Çalışmada ülkelerin sağlık düzeyleri de değerlendirilmiş. Bu değerlendirmeyi yapabilmek için 169 ülkenin ortalama yaşam süresi, bebek, çocuk, anne ölümleri, ölüm nedenlerinin hastalıklara göre dağılımı, hastalıklara göre yaşam yılı kayıpları gibi çok sayıda veri analiz edilmiş. Ülkeler aldıkları puanlara göre sıralandıklarında en yüksek puan alan ülkenin +22,75 ile İsviçre, en düşük puan alan ülkenin ise -118,57 ile Sierra Leone’nin olduğu görülüyor. Türkiye’nin puanı ise -11,98. Sıralamada 169 ülke arasında ülkemiz 87. sırada yer alıyor. Türkiye’nin üzerinde bulunan bazı ülkelerden örnek verelim: Romanya, Cezayir, Suriye, Ekvador, İran, Libya, Tunus… Bu tablo karşısında insan üzülüyor. O çok övünülen sağlıktaki yerimiz bu tabloyla çok net bir şekilde görülüyor!

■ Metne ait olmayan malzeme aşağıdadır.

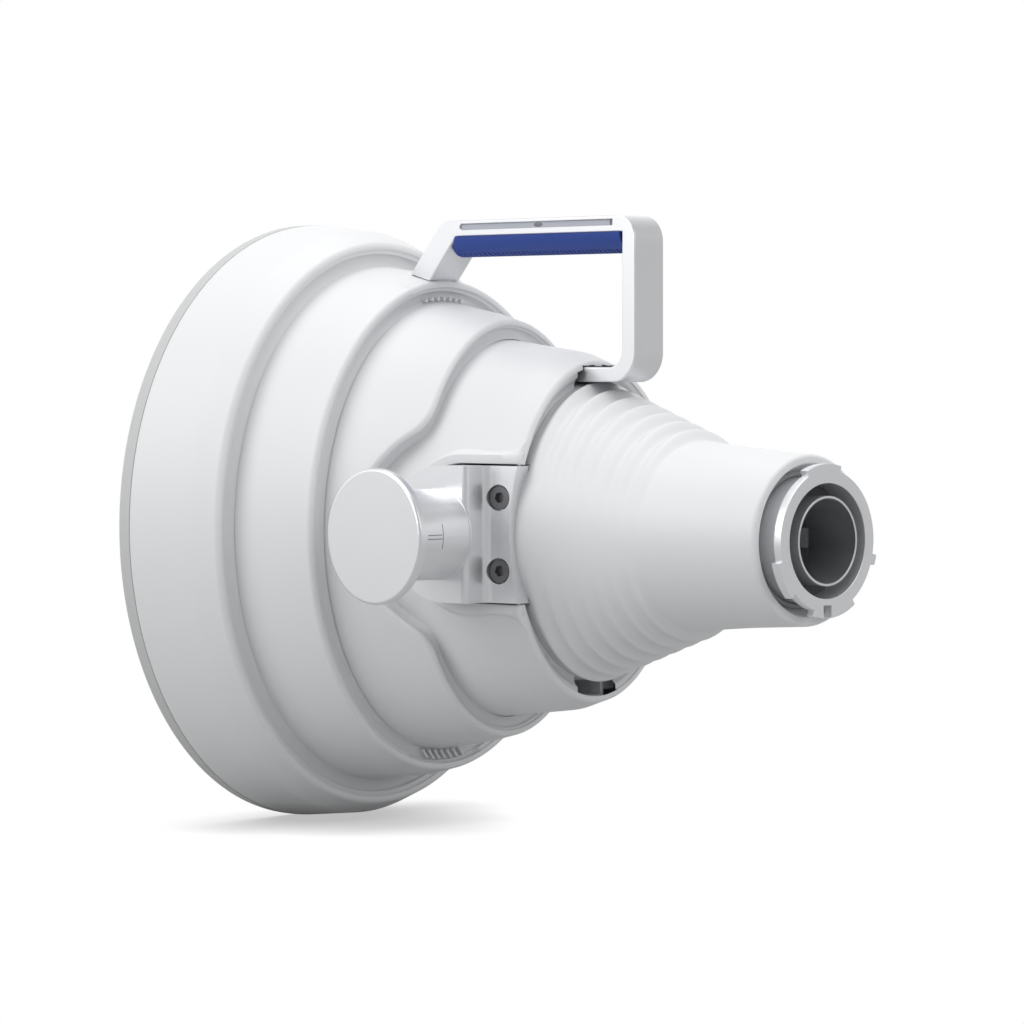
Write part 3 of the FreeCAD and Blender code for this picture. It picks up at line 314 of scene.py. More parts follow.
@dataclass
class MeshMaker:
    """Makes the meshes of the visual model in the row frame, in metres.

    Attributes:
        materials: makes their materials.
        pieces: the objects so far.
    """

    materials: MaterialMaker
    pieces: list[bpy.types.Object] = field(default_factory=list)

    def grid(self, name: str, points: np.ndarray, slot: Slot, closed_v: bool = True,
             closed_u: bool = False, angle: float = 50.0, stands_for: tuple[str, ...] = (),
             flip: bool = False, keep: np.ndarray | None = None) -> bpy.types.Object:
        """Makes an object from a grid of points.

        Args:
            name: the object's name.
            points: an array of shape (rows, columns, 3) in millimetres of the row frame.
            slot: the record slot that it takes its finish from.
            closed_v: whether the columns run round and close.
            closed_u: whether the rows run round and close.
            angle: edges sharper than this many degrees stay sharp.
            stands_for: the CAD nodes that it replaces.
            flip: whether the faces are turned over, so that they point outwards.
            keep: which points keep their faces, if some are left out.

        Returns:
            The linked object, which rides the root body.
        """
        rows, columns = points.shape[:2]
        index = np.arange(rows * columns).reshape(rows, columns)
        if closed_v:
            index = np.concatenate([index, index[:, :1]], axis=1)
        if closed_u:
            index = np.concatenate([index, index[:1]], axis=0)
        quads = np.stack([index[:-1, :-1], index[:-1, 1:], index[1:, 1:], index[1:, :-1]], axis=-1)
        if keep is not None:
            quads = quads[keep.ravel()[quads].all(axis=-1)]
        return self.from_arrays(name, points.reshape(-1, 3), quads.reshape(-1, 4), slot, angle,
                                stands_for, flip)

    def from_arrays(self, name: str, points: np.ndarray, faces: np.ndarray, slot: Slot,
                    angle: float = 50.0, stands_for: tuple[str, ...] = (),
                    flip: bool = False) -> bpy.types.Object:
        """Makes an object from points in millimetres and faces with equal corner counts.

        Args:
            name: the object's name.
            points: rows (x, y, z).
            faces: rows of point numbers.
            slot: the record slot that it takes its finish from.
            angle: edges sharper than this many degrees stay sharp.
            stands_for: the CAD nodes that it replaces.
            flip: whether the faces are turned over.

        Returns:
            The linked object, which rides the root body.
        """
        faces = faces[:, ::-1] if flip else faces
        mesh = bpy.data.meshes.new(name)
        sides = faces.shape[1]
        mesh.vertices.add(len(points))
        mesh.vertices.foreach_set("co", (points * MM).astype(np.float32).ravel())
        mesh.loops.add(faces.size)
        mesh.loops.foreach_set("vertex_index", faces.astype(np.int32).ravel())
        mesh.polygons.add(len(faces))
        mesh.polygons.foreach_set("loop_start", np.arange(0, faces.size, sides, dtype=np.int32))
        mesh.update(calc_edges=True)
        mesh.validate()
        mesh.polygons.foreach_set("use_smooth", np.ones(len(mesh.polygons), bool))
        mesh.set_sharp_from_angle(angle=math.radians(angle))
        mesh.materials.append(self.materials.of(slot))
        made = bpy.data.objects.new(name, mesh)
        bpy.context.scene.collection.objects.link(made)
        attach(made, ROOT)
        if stands_for:
            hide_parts(*stands_for)
        self.pieces.append(made)
        return made


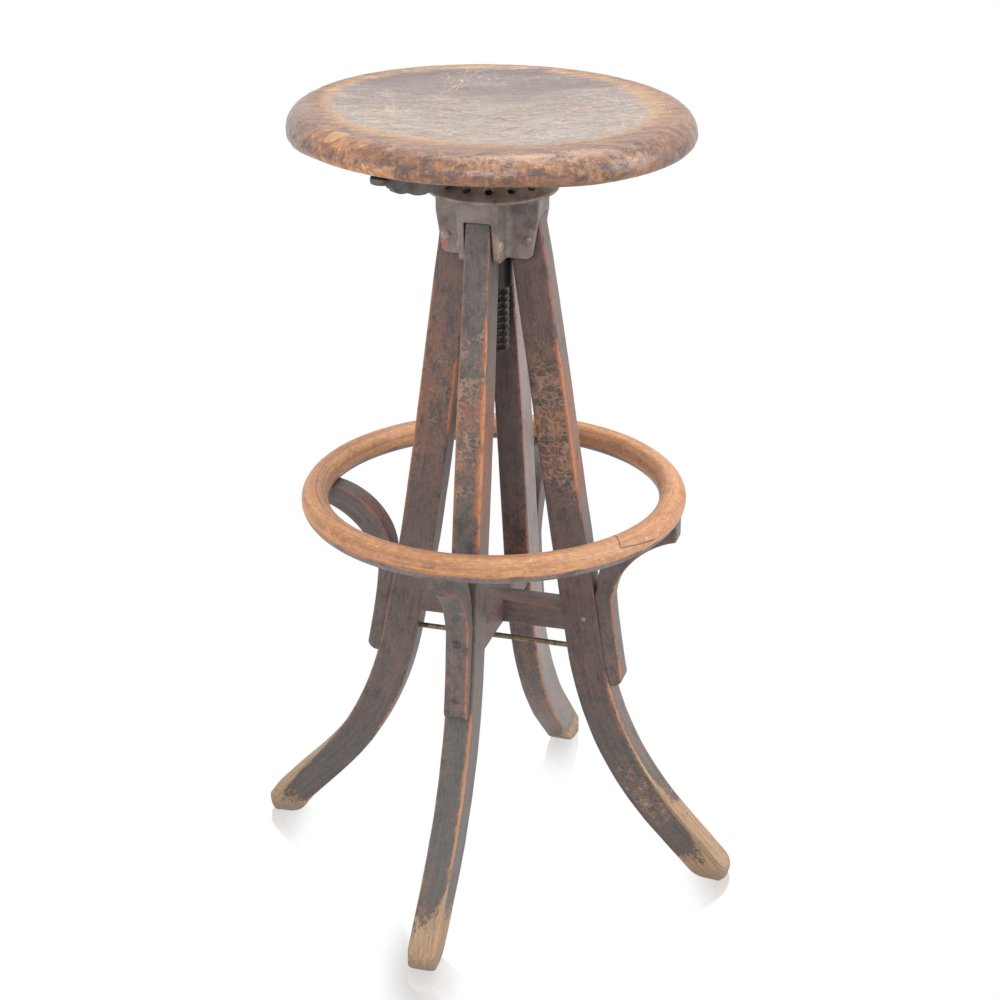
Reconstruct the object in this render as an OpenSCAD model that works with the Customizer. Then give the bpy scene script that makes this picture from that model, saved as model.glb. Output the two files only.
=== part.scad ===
// Swivel stool with a screw-adjusted round seat, four splayed legs and a foot ring.
// Millimetres, +Z up. The origin is on the floor at the centre; the legs lie on +-X and +-Y.

/* [Seat] */
// Diameter of the round seat board
seat_d = 351; // [330:1:370]
// Thickness of the seat board at its rim
seat_t = 27; // [26:1:34]
// Height of the flat underside of the seat above the floor
seat_base_z = 697; // [690:1:700]
// Depth of the dish in the top of the seat
dish_depth = 6; // [3:0.5:8]

/* [Screw] */
// Outside diameter of the lifting screw
screw_d = 28.6; // [26:0.2:30]
// Pitch of the lifting screw
screw_pitch = 6.35; // [5:0.05:8]
// Height of the lower end of the screw above the floor
screw_end_z = 506; // [490:1:530]
// Number of holes around the index plate
index_holes = 16; // [12:1:18]

/* [Hub] */
// Height of the top of the hub casting above the floor
hub_top_z = 654; // [654:0.5:654.5]
// Height of the hub casting
hub_h = 57; // [54:1:60]
// Reach of a hub box from the axis
hub_reach = 46.3; // [45:0.5:47]
// Width of a hub box
hub_w = 36; // [34:1:38]

/* [Legs] */
// Width of a leg, measured around the stool
leg_w = 25.5; // [23:0.5:26]
// Width of a leg at its top
leg_top_w = 22; // [20:0.5:23]
// Thickness of a leg where it starts to curve
leg_t = 33; // [30:0.5:34]
// Lean of the straight part of a leg from the vertical
leg_lean = 8.4; // [8:0.1:9]
// Lean of a leg at its foot
foot_lean = 43; // [40:0.5:45]
// Radius of the sweep along the inner face of a leg
sweep_r = 340; // [330:1:350]

/* [Foot ring] */
// Radius of the ring, axis to middle of the rod
ring_r = 162.3; // [160:0.1:164]
// Diameter of the ring rod
ring_d = 24.4; // [22:0.2:25]
// Height of the middle of the ring above the floor
ring_z = 367.3; // [365:0.1:369]
// Width of a ring bracket
bracket_w = 21; // [18:0.5:23]

/* [Braces] */
// Height of the underside of the stretchers above the floor
brace_z = 243; // [241:1:245]
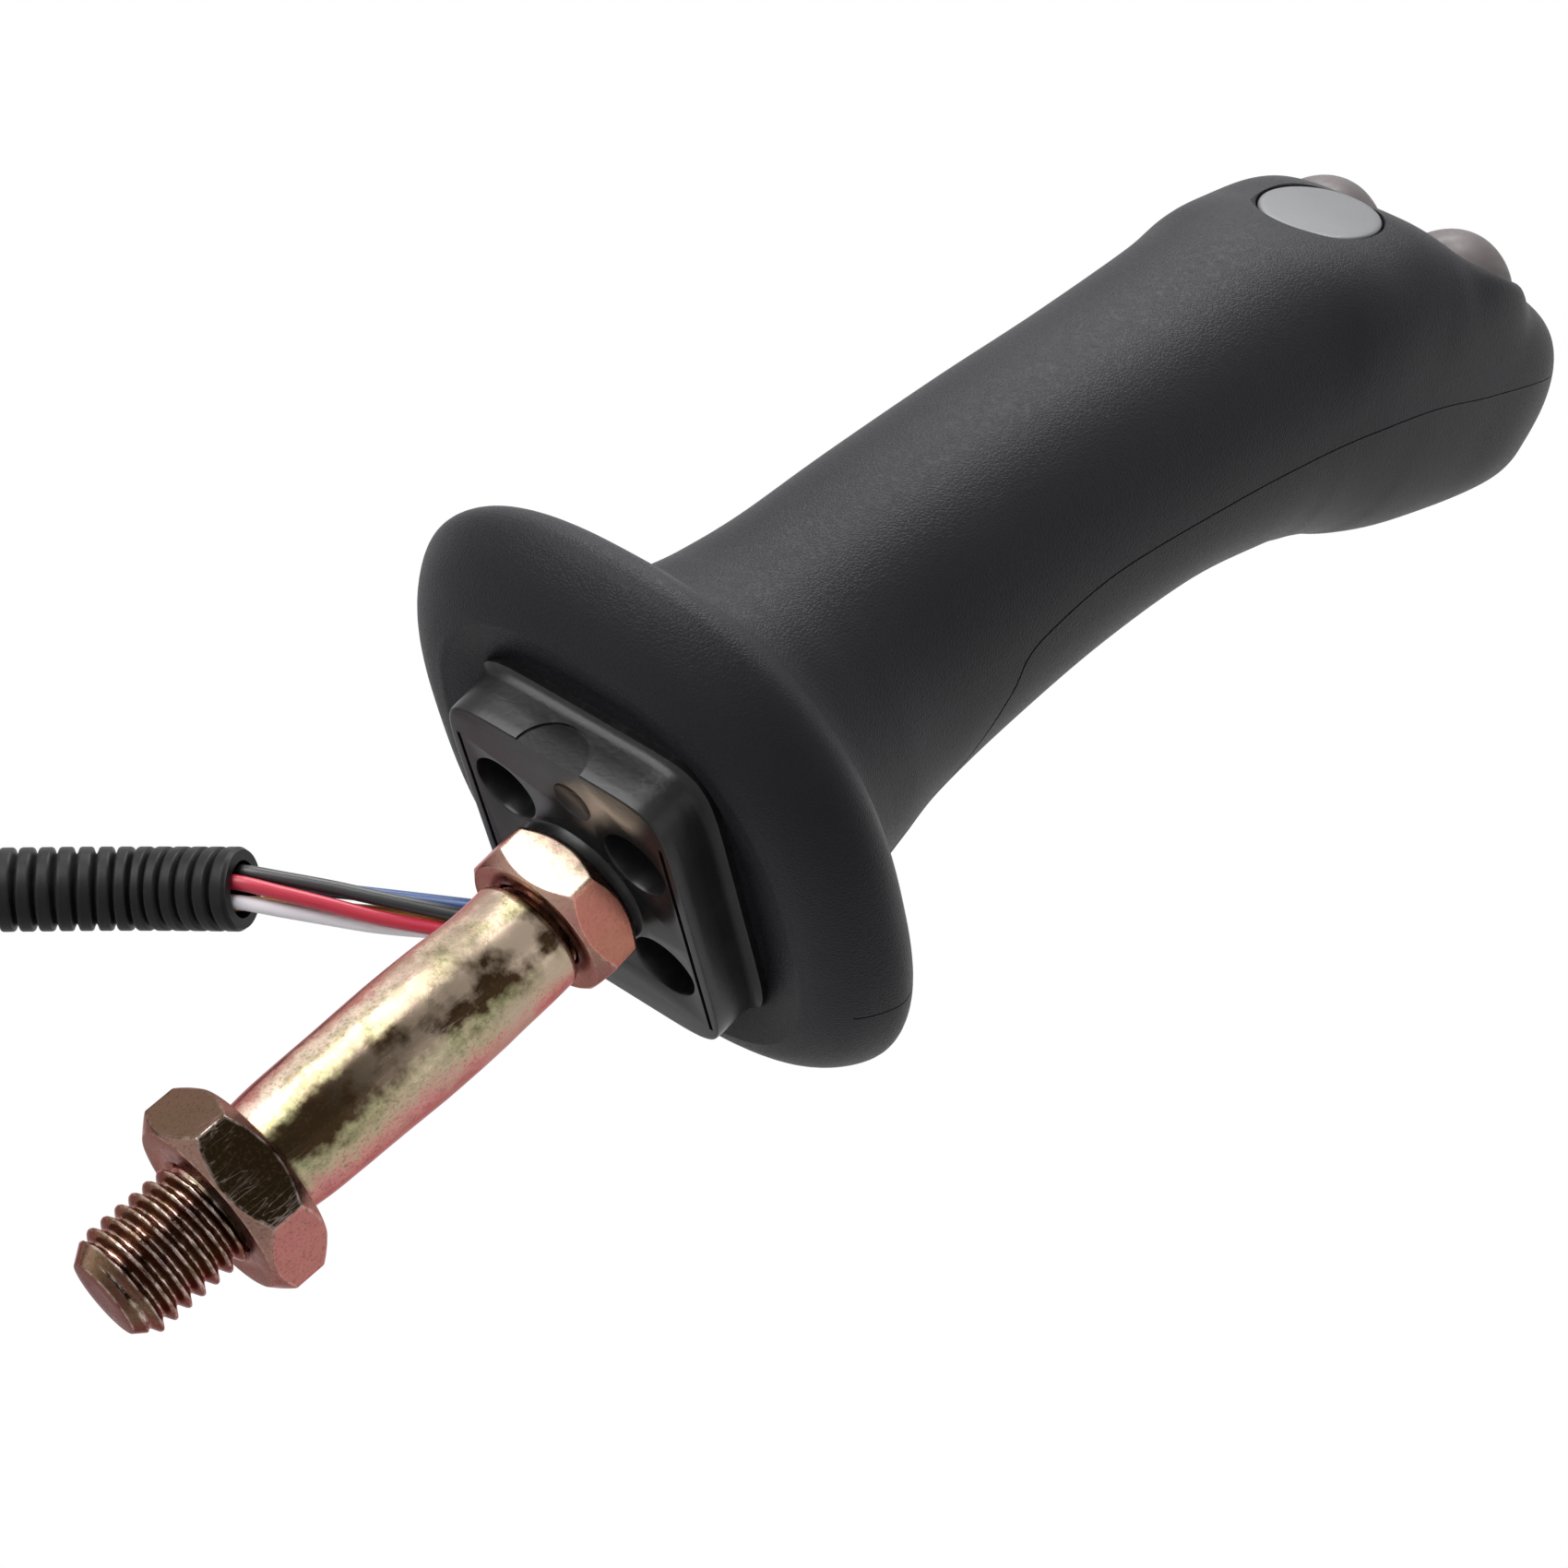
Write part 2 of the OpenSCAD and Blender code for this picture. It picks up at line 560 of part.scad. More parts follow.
// A bracket with a leaning shelf for each row of buttons, a fold between them,
// a round pad square to each button, and a spot face for each of its screws
module switch_carrier() in_part() color([0.3, 0.31, 0.33]) {
    half_w = 17;
    slot = [2.4, 3.2];
    low = shelf_top - carrier_t;
    difference() {
        union() {
            rotate([90, 0, 90]) translate([0, 0, -half_w]) linear_extrude(2 * half_w)
                polygon([beside(THUMB, -7, low), fold(THUMB, LEFT, low), beside(LEFT, 8, low),
                         beside(LEFT, 8, shelf_top), fold(THUMB, LEFT, shelf_top),
                         beside(THUMB, -7, shelf_top)]);
            for (b = [THUMB, LEFT, RIGHT]) at_button(b)
                translate([0, 0, shelf_top - 0.3]) cylinder(d = switch_d - 1, h = pad_t + 0.3);
        }
        for (b = [THUMB, LEFT, RIGHT]) at_button(b)
            for (x = [-2.5, 2.5])
                translate([x - slot[0] / 2, -slot[1] / 2, low - 2])
                    cube([slot[0], slot[1], carrier_t + pad_t + 3]);
        for (x = [-carrier_boss_x, carrier_boss_x]) at_button(THUMB) {
            translate([x, 0, low - 1]) cylinder(d = screw_d + 0.6, h = carrier_t + 2);
            translate([x, 0, low - 4]) cylinder(d = carrier_head_d + 0.4, h = 4);
        }
    }
}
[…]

Hekim sayısını arttırmaya yönelik çalışmalar hepimizce malum. Ülkemizde hekim sayısı arttıkça doktor kalitesinin düştüğü de bir gerçek. Buna rağmen izlenen politikalar hızla doktor sayısını arttırmaya yönelik durumda. Hatta “ithal hekim” kavramı da temcit pilavı gibi sürekli gündeme taşınıyor. TTB’nin çalışmasında ülkelerin hekim sayılarını belirleyen etmenler saptanmış. Bu verilerin ışığında Türkiye’de olması beklenen hekim sayısının 113.902 olduğu belirtiliyor. Dünya Sağlık Örgütünün Sağlık Bakanlığı kaynaklarından elde ettiği 2009 verilerine göre ise ülkemizde 110.400 hekim bulunmakta. Yani Türkiye’de hekim yetersizliği yok. Ancak patronlar daha çok kazansın diye ucuz hekim gücü yaratılmak istendiğinden mevcut siyaset güdülüyor.
TTB çalışmasını önerileriyle bitiriyor. TTB, önerilerin temel felsefesini şu şekilde sıralamış: Eşitlikçi, özgürlükçü, barışçı ve demokratik politikalar oluşturulması; zenginliklerin, rantın, faizin de vergilendirildiği ve doğrudan vergilerle oluşan genel bütçenin belirlenmesi; beslenme, barınma, eğitim vb. temel alanlarda asgari düzeyin kamusal olarak sağlandığı toplumsal yaşamın oluşturulması; toplumun bütününün sosyal güvenlik, özelinde de sağlık güvencesi kapsamında olması; toplumsal yaşantının temel üretim ve hizmet alanlarının merkezi olarak ve toplumsal yararlılık önceliği ile planlanması; hizmetlerin planlanması, üretimi ve sunumunda toplum katılımının sağlanması.
Burada çok kısa bir bakış sunduğum çalışmanın her satırının dikkatlice incelenmesi gerekiyor. TTB sitesinden erişilebilecek bu çalışmayı hekimlerin dikkatlice okuması ve mevcut durumun vahametini iyice anlaması gerekiyor. Bu şekilde, zaten gittikçe artan karşı çıkışların daha da genişlemesi ve planlanan oyunların önünün kesilebilmesi belki olanaklı olacaktır.